== Given material ==
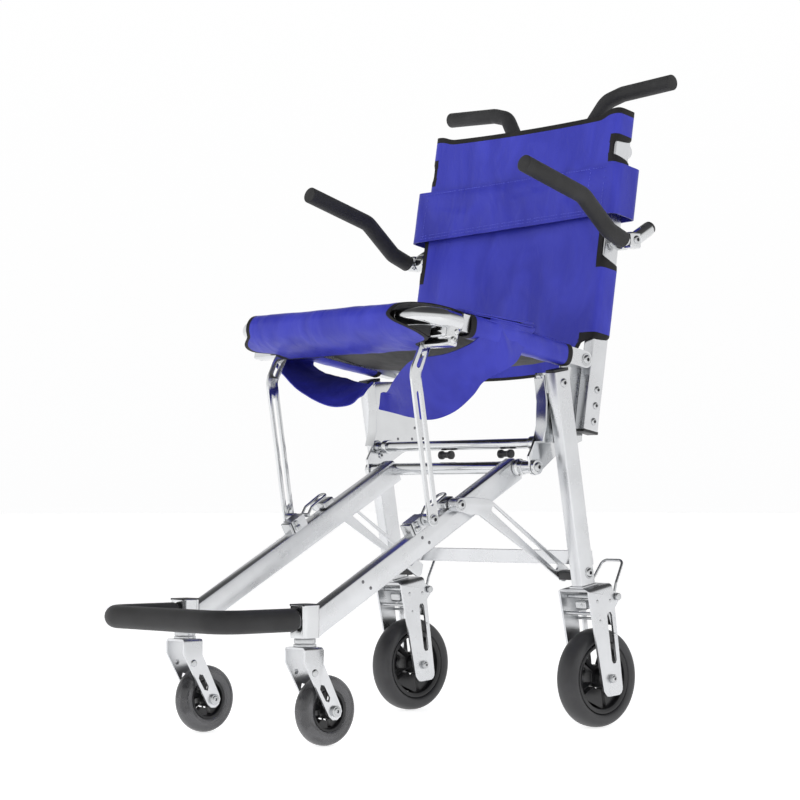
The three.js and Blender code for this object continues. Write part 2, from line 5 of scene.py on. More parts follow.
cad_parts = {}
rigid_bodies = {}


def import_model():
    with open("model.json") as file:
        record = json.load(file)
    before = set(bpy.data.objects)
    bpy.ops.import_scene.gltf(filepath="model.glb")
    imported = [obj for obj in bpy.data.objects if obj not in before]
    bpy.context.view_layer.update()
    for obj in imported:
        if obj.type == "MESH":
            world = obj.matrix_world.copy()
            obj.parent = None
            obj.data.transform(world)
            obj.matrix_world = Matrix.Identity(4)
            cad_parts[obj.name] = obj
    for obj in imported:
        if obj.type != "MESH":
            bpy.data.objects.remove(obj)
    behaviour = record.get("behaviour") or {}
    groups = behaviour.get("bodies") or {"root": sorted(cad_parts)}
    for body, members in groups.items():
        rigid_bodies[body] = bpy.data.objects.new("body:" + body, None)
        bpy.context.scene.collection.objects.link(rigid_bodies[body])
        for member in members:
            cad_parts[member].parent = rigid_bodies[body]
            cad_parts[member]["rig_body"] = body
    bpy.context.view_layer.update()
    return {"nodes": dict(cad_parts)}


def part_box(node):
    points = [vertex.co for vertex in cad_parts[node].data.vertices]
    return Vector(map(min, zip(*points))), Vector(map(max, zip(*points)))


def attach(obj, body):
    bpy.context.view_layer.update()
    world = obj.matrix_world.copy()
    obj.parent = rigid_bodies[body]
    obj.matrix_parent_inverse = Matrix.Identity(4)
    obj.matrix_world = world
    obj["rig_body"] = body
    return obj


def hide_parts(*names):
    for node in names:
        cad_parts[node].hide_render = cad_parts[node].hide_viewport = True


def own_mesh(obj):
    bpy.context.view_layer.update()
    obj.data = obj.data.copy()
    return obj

== What is needed ==
The lines above should be duplicated exactly.

== Output of the task ==
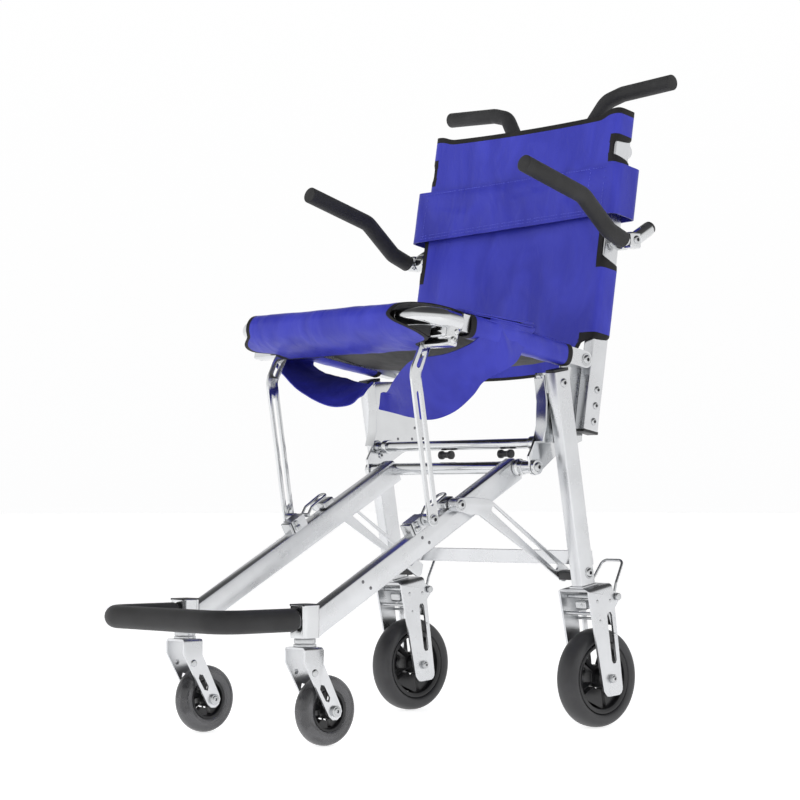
The three.js and Blender code for this object continues. Write part 2, from line 5 of scene.py on. More parts follow.
cad_parts = {}
rigid_bodies = {}


def import_model():
    with open("model.json") as file:
        record = json.load(file)
    before = set(bpy.data.objects)
    bpy.ops.import_scene.gltf(filepath="model.glb")
    imported = [obj for obj in bpy.data.objects if obj not in before]
    bpy.context.view_layer.update()
    for obj in imported:
        if obj.type == "MESH":
            world = obj.matrix_world.copy()
            obj.parent = None
            obj.data.transform(world)
            obj.matrix_world = Matrix.Identity(4)
            cad_parts[obj.name] = obj
    for obj in imported:
        if obj.type != "MESH":
            bpy.data.objects.remove(obj)
    behaviour = record.get("behaviour") or {}
    groups = behaviour.get("bodies") or {"root": sorted(cad_parts)}
    for body, members in groups.items():
        rigid_bodies[body] = bpy.data.objects.new("body:" + body, None)
        bpy.context.scene.collection.objects.link(rigid_bodies[body])
        for member in members:
            cad_parts[member].parent = rigid_bodies[body]
            cad_parts[member]["rig_body"] = body
    bpy.context.view_layer.update()
    return {"nodes": dict(cad_parts)}


def part_box(node):
    points = [vertex.co for vertex in cad_parts[node].data.vertices]
    return Vector(map(min, zip(*points))), Vector(map(max, zip(*points)))


def attach(obj, body):
    bpy.context.view_layer.update()
    world = obj.matrix_world.copy()
    obj.parent = rigid_bodies[body]
    obj.matrix_parent_inverse = Matrix.Identity(4)
    obj.matrix_world = world
    obj["rig_body"] = body
    return obj


def hide_parts(*names):
    for node in names:
        cad_parts[node].hide_render = cad_parts[node].hide_viewport = True


def own_mesh(obj):
    bpy.context.view_layer.update()
    obj.data = obj.data.copy()
    return obj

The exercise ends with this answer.